• Aim of the task: Extract each line bearing the word "shows".

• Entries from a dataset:
________________________
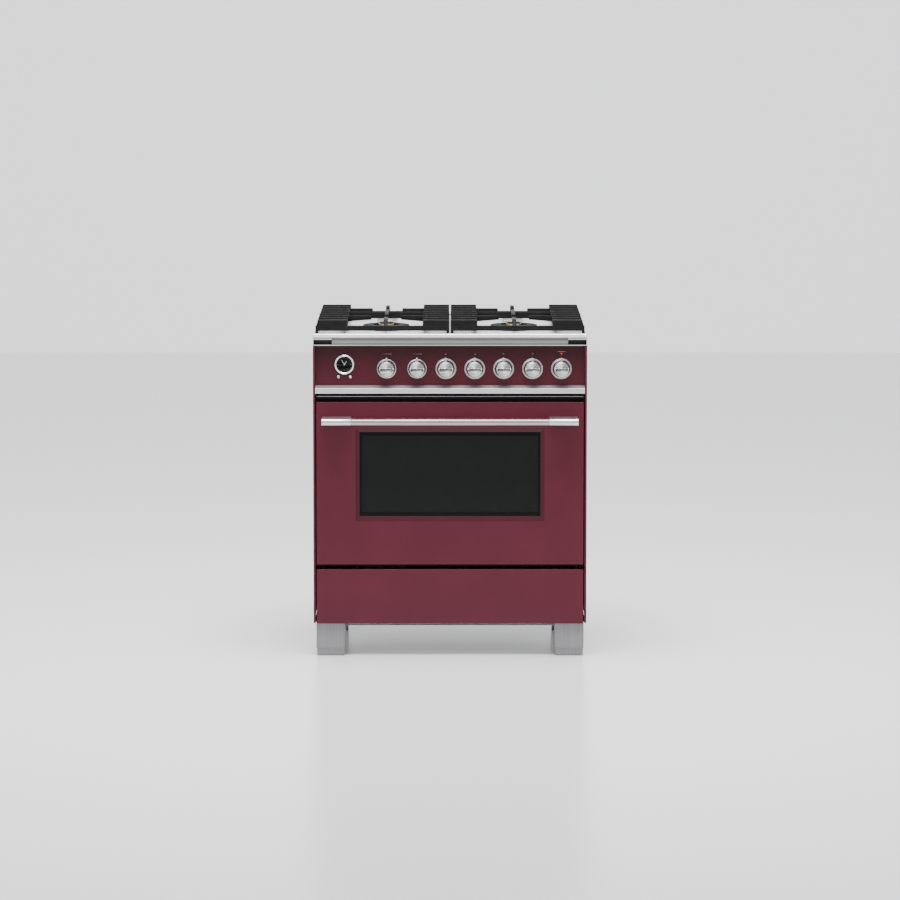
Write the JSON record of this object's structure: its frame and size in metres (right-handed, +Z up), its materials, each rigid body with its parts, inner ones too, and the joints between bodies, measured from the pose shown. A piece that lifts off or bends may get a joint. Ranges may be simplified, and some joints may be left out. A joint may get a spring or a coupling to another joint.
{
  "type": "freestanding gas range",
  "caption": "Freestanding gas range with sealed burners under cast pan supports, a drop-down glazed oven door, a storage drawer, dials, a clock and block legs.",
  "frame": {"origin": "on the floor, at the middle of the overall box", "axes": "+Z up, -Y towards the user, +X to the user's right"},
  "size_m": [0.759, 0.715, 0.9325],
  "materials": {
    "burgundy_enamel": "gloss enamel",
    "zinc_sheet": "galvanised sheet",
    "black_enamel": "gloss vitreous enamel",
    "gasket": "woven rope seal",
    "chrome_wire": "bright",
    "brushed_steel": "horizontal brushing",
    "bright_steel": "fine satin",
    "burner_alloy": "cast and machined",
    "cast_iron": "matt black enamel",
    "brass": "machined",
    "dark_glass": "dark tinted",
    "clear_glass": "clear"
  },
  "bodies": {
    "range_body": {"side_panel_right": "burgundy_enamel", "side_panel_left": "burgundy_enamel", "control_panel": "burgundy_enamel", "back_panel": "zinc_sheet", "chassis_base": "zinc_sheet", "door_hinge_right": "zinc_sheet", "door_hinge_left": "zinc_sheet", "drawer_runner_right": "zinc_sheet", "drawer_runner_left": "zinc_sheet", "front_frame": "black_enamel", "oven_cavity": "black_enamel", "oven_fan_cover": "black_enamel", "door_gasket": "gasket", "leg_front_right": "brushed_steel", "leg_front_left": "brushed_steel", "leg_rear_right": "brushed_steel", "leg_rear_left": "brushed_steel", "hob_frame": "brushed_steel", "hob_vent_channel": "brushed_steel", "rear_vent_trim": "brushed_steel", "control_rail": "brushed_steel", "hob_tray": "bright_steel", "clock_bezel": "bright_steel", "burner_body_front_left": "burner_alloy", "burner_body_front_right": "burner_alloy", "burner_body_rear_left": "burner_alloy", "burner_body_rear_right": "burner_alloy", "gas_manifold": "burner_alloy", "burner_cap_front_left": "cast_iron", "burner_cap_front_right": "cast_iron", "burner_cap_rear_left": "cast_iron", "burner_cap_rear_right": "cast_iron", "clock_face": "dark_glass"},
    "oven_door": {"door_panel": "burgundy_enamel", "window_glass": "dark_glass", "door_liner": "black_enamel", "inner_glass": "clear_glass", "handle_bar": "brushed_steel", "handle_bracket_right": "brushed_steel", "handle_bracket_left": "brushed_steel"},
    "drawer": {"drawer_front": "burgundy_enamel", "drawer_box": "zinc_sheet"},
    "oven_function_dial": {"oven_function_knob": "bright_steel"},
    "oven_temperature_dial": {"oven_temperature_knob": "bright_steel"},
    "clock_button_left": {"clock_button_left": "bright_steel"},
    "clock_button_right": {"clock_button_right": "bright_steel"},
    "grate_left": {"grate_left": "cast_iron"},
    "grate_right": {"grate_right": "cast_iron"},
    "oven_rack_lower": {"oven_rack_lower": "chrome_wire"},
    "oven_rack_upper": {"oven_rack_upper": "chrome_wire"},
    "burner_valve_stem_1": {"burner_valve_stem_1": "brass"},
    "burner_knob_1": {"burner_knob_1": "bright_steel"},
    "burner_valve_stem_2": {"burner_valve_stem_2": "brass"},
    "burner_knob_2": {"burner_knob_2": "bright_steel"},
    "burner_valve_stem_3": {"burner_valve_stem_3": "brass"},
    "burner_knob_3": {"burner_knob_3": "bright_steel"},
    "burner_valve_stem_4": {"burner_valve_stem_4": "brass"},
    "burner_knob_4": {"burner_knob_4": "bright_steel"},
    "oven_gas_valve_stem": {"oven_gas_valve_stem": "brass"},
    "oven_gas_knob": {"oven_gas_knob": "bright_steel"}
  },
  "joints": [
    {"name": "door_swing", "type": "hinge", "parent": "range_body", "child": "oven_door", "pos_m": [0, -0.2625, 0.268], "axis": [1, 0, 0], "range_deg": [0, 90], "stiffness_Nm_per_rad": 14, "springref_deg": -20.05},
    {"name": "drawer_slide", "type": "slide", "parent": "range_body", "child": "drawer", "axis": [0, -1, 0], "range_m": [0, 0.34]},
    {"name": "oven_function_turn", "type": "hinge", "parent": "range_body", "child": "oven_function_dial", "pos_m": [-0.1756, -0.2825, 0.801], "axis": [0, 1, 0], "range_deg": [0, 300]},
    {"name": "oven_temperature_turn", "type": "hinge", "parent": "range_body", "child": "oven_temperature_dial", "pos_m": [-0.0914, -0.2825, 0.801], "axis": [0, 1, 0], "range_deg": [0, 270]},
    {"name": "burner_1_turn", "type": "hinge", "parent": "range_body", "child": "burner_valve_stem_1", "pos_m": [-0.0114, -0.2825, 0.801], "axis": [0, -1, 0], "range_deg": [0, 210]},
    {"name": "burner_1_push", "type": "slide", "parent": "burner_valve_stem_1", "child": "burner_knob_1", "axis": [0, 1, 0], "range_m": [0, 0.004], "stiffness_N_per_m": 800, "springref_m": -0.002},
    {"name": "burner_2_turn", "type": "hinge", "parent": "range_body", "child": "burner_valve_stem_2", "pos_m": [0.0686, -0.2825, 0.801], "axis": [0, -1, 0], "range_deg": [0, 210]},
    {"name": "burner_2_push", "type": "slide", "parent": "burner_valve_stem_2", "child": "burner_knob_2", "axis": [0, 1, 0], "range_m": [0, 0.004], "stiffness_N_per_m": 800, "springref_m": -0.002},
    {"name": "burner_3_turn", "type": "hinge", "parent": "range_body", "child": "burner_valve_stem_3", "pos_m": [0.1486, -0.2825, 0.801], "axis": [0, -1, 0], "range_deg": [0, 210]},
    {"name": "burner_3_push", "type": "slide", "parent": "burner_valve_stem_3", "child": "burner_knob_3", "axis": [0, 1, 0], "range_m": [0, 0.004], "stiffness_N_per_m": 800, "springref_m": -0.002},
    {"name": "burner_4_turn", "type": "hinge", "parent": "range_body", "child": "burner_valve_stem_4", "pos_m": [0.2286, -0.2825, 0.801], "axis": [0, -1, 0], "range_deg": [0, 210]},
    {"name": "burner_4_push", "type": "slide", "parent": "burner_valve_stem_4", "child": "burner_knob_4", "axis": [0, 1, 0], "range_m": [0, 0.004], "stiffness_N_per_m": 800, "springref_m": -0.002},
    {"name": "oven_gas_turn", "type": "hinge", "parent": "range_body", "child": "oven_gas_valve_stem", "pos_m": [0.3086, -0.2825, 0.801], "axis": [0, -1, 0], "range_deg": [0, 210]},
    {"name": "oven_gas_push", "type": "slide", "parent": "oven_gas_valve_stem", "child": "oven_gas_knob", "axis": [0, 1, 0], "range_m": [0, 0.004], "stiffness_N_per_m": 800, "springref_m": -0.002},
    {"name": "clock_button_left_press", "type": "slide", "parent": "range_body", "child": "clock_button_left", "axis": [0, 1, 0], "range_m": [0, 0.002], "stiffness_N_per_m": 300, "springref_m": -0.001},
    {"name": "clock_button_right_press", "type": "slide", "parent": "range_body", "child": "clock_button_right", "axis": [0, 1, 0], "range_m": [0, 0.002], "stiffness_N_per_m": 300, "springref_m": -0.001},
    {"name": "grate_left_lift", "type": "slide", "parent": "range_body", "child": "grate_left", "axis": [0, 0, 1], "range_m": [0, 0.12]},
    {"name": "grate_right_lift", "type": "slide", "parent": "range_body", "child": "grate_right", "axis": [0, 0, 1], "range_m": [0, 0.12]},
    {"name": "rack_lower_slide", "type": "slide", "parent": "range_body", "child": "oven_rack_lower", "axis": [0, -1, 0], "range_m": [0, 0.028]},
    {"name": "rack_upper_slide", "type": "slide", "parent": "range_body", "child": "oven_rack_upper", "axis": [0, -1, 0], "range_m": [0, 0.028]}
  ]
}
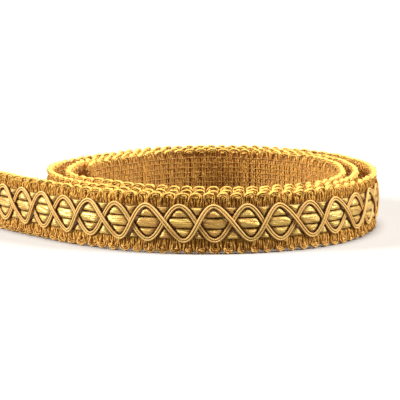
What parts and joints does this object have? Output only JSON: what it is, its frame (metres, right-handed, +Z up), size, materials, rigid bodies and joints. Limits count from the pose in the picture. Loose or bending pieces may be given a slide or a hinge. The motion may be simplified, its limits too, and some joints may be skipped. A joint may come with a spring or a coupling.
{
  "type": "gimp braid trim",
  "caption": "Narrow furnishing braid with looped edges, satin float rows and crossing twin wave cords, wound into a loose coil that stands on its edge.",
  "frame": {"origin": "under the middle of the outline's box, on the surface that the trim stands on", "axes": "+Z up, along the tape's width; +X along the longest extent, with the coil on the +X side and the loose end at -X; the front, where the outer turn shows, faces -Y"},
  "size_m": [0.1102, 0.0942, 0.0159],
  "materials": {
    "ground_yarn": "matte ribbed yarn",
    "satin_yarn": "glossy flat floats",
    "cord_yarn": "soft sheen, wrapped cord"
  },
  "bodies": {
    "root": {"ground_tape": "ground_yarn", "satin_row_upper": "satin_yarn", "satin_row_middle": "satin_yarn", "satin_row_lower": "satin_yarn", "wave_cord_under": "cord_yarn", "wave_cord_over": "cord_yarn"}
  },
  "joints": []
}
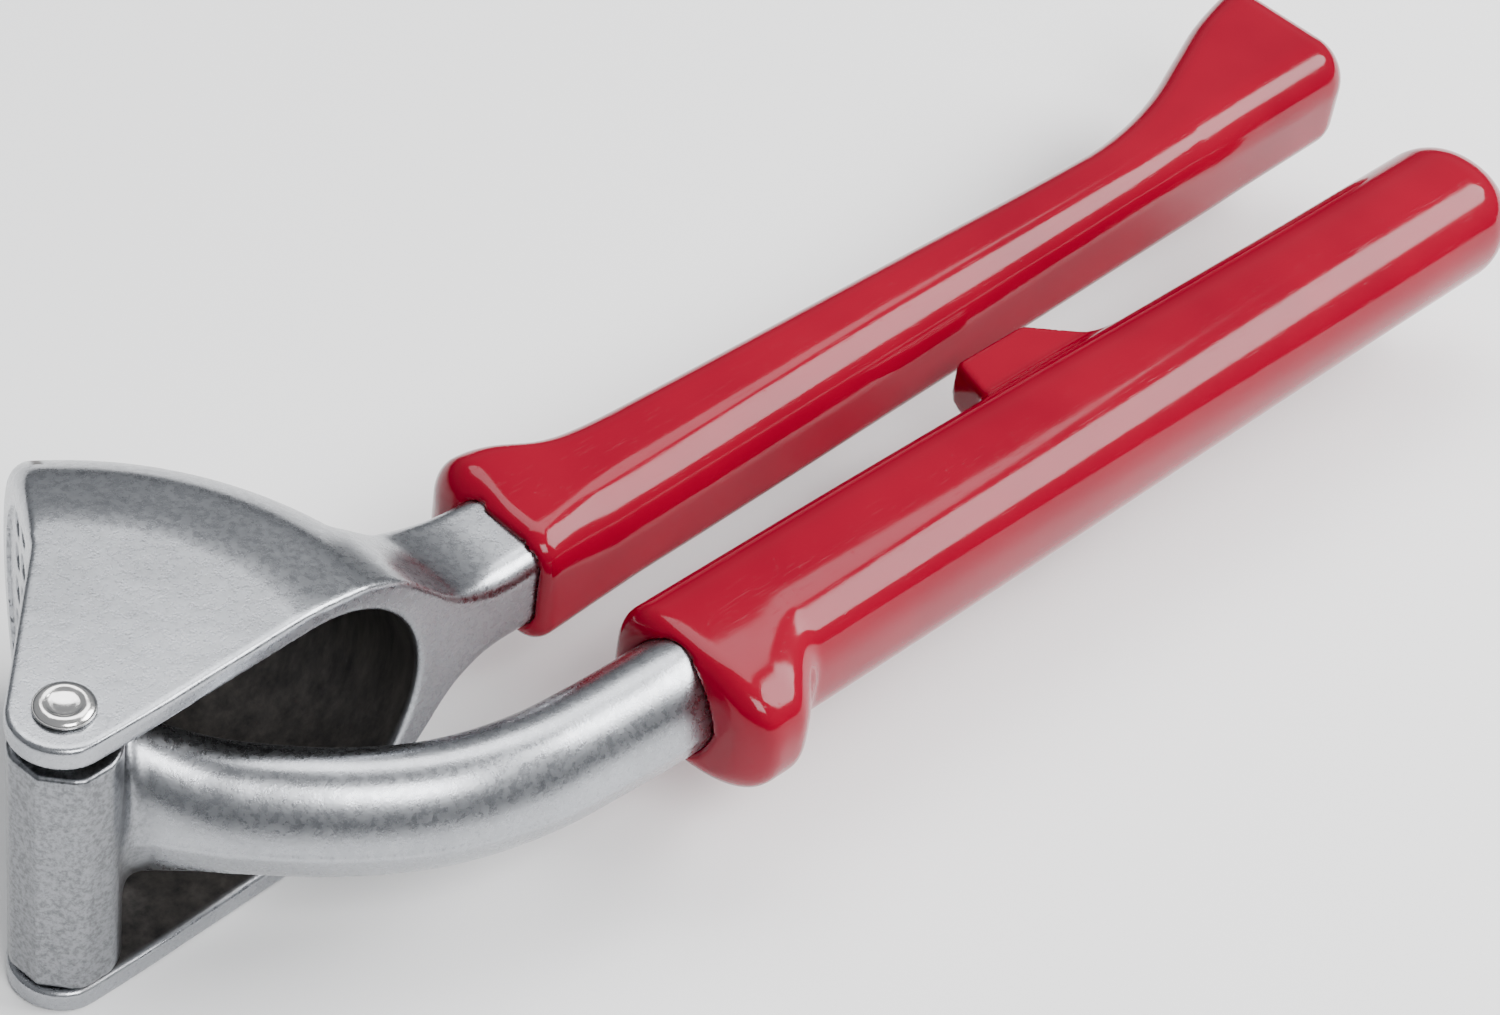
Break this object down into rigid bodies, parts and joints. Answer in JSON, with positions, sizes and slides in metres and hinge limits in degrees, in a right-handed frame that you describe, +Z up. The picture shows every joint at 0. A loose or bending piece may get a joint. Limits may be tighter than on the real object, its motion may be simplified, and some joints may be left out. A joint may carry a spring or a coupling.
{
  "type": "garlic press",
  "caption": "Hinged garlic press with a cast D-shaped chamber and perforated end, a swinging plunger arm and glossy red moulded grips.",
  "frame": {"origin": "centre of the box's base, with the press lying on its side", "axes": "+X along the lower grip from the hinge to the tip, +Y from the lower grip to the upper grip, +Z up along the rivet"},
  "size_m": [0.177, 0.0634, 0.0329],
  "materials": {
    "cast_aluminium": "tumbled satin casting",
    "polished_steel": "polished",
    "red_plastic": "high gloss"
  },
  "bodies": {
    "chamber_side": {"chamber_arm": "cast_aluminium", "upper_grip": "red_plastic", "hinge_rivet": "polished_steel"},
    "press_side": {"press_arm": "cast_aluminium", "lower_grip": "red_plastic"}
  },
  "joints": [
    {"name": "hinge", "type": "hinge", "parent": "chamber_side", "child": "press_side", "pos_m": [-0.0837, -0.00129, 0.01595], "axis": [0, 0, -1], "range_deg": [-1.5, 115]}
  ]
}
________________________
• Response to the task:
  "frame": {"origin": "under the middle of the outline's box, on the surface that the trim stands on", "axes": "+Z up, along the tape's width; +X along the longest extent, with the coil on the +X side and the loose end at -X; the front, where the outer turn shows, faces -Y"},
Break this object down into rigid bodies, parts and joints. Answer in JSON, with positions, sizes and slides in metres and hinge limits in degrees, in a right-handed frame that you describe, +Z up. The picture shows every joint at 0. A loose or bending piece may get a joint. Limits may be tighter than on the real object, its motion may be simplified, and some joints may be left out. A joint may carry a spring or a coupling.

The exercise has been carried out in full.